= Roland Dupree =

American actor (1925–2015)

Roland Dupree (born Roland Furtado, September 20, 1925 - June 21, 2015) was an American actor, dancer, and choreographer. He is best known for founding the Roland Dupree Dance Academy and his work as the action model for Walt Disney's Peter Pan.

== Early life ==

Roland Dupree was born on September 20, 1925, in Fall River, Massachusetts, to Antone Furtado of Portuguese descent and Theresa Dupuis, of French Canadian descent. Dupree's first language was actually French but he learned English and ultimately became the family's breadwinner due to his all-American talent at a young age. He began his performing career as a tap dancer at ten years old in his hometown. His award-winning performances caused him to gain popularity on the local stages of Massachusetts. At the age eleven he was hired to perform four shows each weekend at a nightclub in Providence, Rhode Island, called Carry's Cafe. He was paid $5 each performance, ultimately gaining a whopping $20 a weekend. After working at the nightclub for six months, Roland and his parents left Fall River and moved to Hollywood, California.
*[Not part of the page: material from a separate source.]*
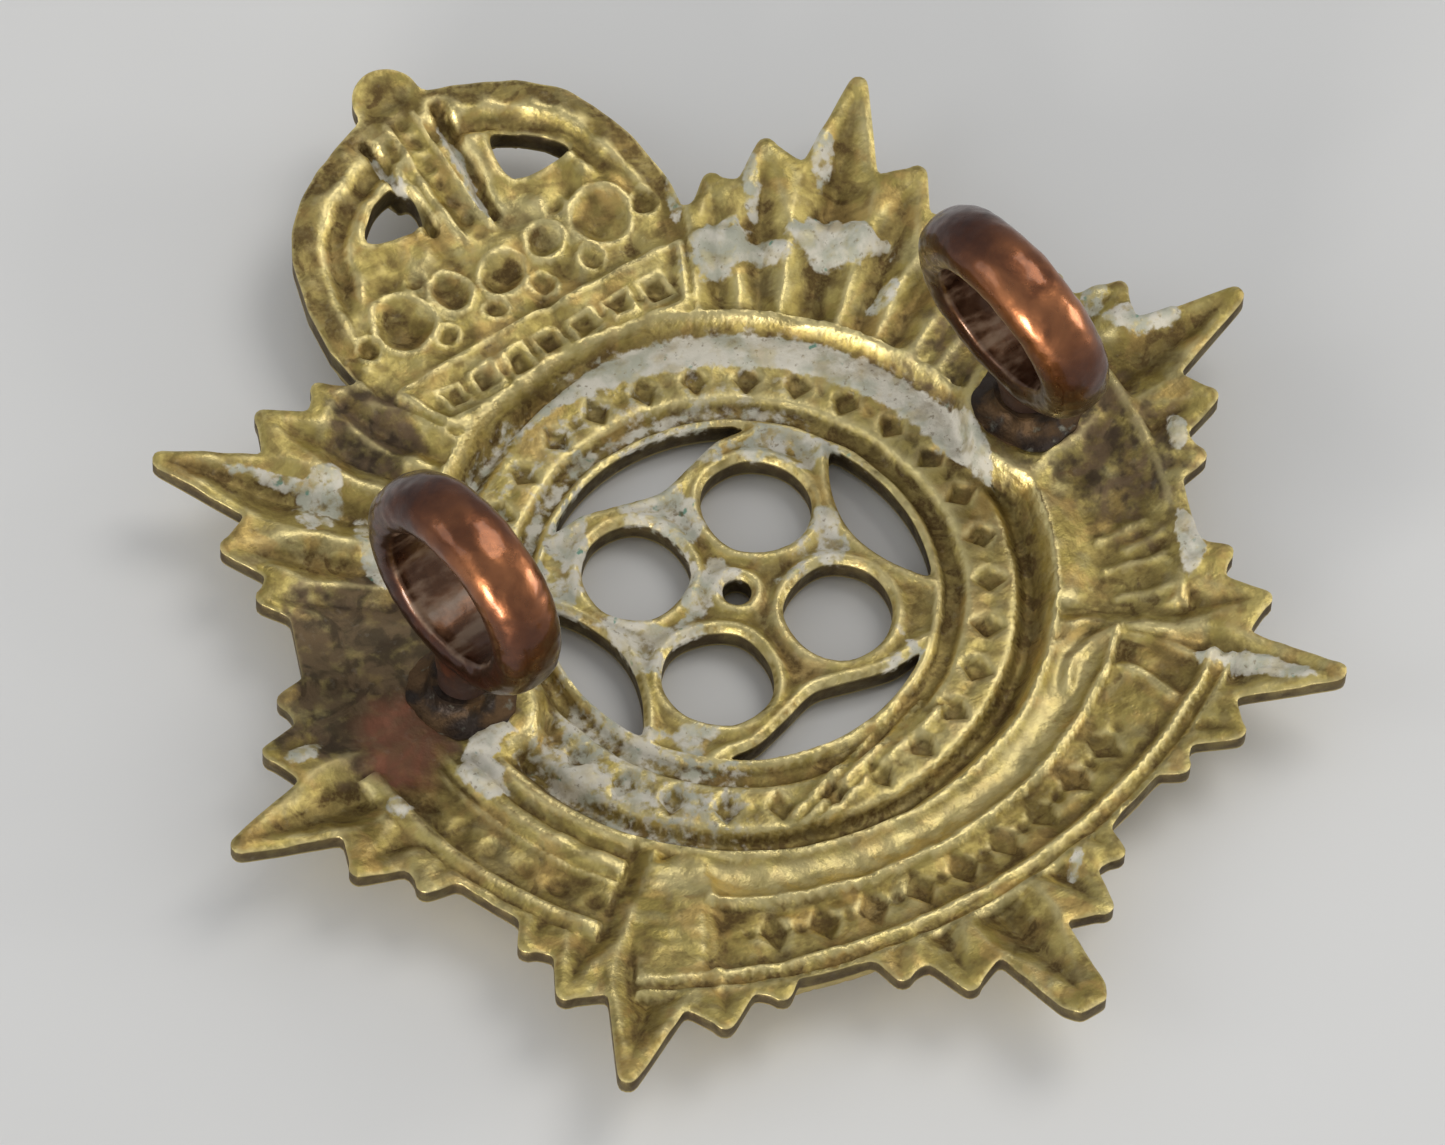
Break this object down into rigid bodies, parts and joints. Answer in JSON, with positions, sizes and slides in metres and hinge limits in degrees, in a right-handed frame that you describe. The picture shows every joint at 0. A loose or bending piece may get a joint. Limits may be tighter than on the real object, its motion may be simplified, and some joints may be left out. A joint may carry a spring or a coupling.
{
  "type": "cap badge",
  "caption": "Die-struck star cap badge with a crown and a pierced centre, hollow at the back, where two brazed wire loops stand to hold it on a cap.",
  "frame": {"origin": "level with the lowest point of the front relief, under the centre of the badge's outline", "axes": "the badge lies on its front: +Z is the back, where the loops stand, +Y points to the crown, and +X is to the right as seen from the back"},
  "size_m": [0.0436, 0.0468, 0.0141],
  "materials": {
    "plate_brass": "aged gilding brass, dull olive gold with bright worn edges and pale polish residue in the hollows",
    "loop_copper": "dark red-brown copper wire, worn bright along its crown",
    "braze_metal": "dull sooty brown brazing filler"
  },
  "bodies": {
    "root": {"badge_plate": "plate_brass", "left_loop": "loop_copper", "right_loop": "loop_copper", "left_braze": "braze_metal", "right_braze": "braze_metal"}
  },
  "joints": []
}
There, a twelve year old Dupree enrolled in Meglin's Dance School, which at the time was known for sending their top students to motion picture studios for movie and stage auditions. Sooner than expected, Roland was sent to the studios of Columbia Pictures. He booked the job with a twelve-year-old girl in a dance sequence, landing his first movie role in You Can't Take It With You. It was around this time that he created the stage name, Roland Dupree, his last name sounding like his mother's maiden name. This led to countless other auditions and jobs as a child performer.

== Career ==

=== Film ===
A year after his film debut, he appeared as Frenchy in The Star Maker starring Bing Crosby. In 1941, Roland's career truly began to thrive when Universal Studios developed a tap-dancing group called the "Jivin' Jacks and Jills". It was a cattle-call audition with countless other young dancers, but only fourteen were cast, including Dupree. Others in the group included Joyce Horne, Tommy Rall, Jimmy Vecchio, Robert Scheerer, Jane Adams, Kathleen Hughes, Susanna Foster, Peggy Moran, Mary Ellen Kay, Kristine Miller, Mala Powers, and Donna Martell. The group appeared in several films throughout the 1940s such as Give Out, Sisters and many other films featuring Peggy Ryan, The Andrews Sisters, and Donald O'Connor. After being in nearly ten films as a dancer and vocalist, Dupree decided to give acting a go and, after many auditions, he was cast as Shirley Temple's boyfriend, Joey, in Miss Annie Rooney. This eventually led to a contract at Metro-Goldwyn-Mayer Studios where, after being cast in many minor parts, he was given the role of Jerry, Ann Southern's love-sick bellhop in the film Maisie Goes To Reno. Although he was successful in his acting career, he made his last on-screen appearance in the 1949 film Joe Palooka in the Counterpunch in which he played the role of a bellboy.

=== Film Choreography ===
From there, he quickly moved into choreography when a top dance director was looking for an assistant for films. After applying and receiving the position, Roland was fascinated by the contrast between choreography for films versus the stage. His learning experience led him to work for many other dance directors. However, as film studios made fewer and fewer movie-musicals, Roland's employment options became scarce.

=== Peter Pan ===
One of Dupree's jazz students, Margaret Kerry, became the reference model for Tinker Bell for Walt Disney's Peter Pan. Before the computer age, all animated full-length films at the time were filmed with live actors to use as reference for the artists to make the characters more realistic. The studio asked her if she knew a dancer who could be the live action model for Peter Pan. She immediately thought of Dupree. After an interview and audition, Dupree got the role. Although Bobby Driscoll was the voice, Dupree was the model for Peter's stunt scenes. Driscoll was used a model for gestures and other acting that didn't involve the intensity that Dupree's job did.

=== Choreography ===
Once Roland's employment options were quite limited, he decided to create his own job by hiring two female dancers and choreographing a dance act called "The Dupree Trio". The threesome was featured in nightclubs throughout the United States, including Las Vegas, and were even seen on television. After a few years of working with the group Roland decided to put all of his focus into his choreography. During his time choreographing the trio, he developed a jazz style which would later be referred to as "West Coast Jazz".

== Retirement and death ==
After working for nearly 75 years and after years of semi-retirement, he formally retired in 2010. During his retirement, he lived in Kona, Hawaii, and later moved back to Albuquerque, New Mexico where he resided until his death in 2015. Dupree died on June 21, 2015, in Albuquerque due to natural causes after an illness.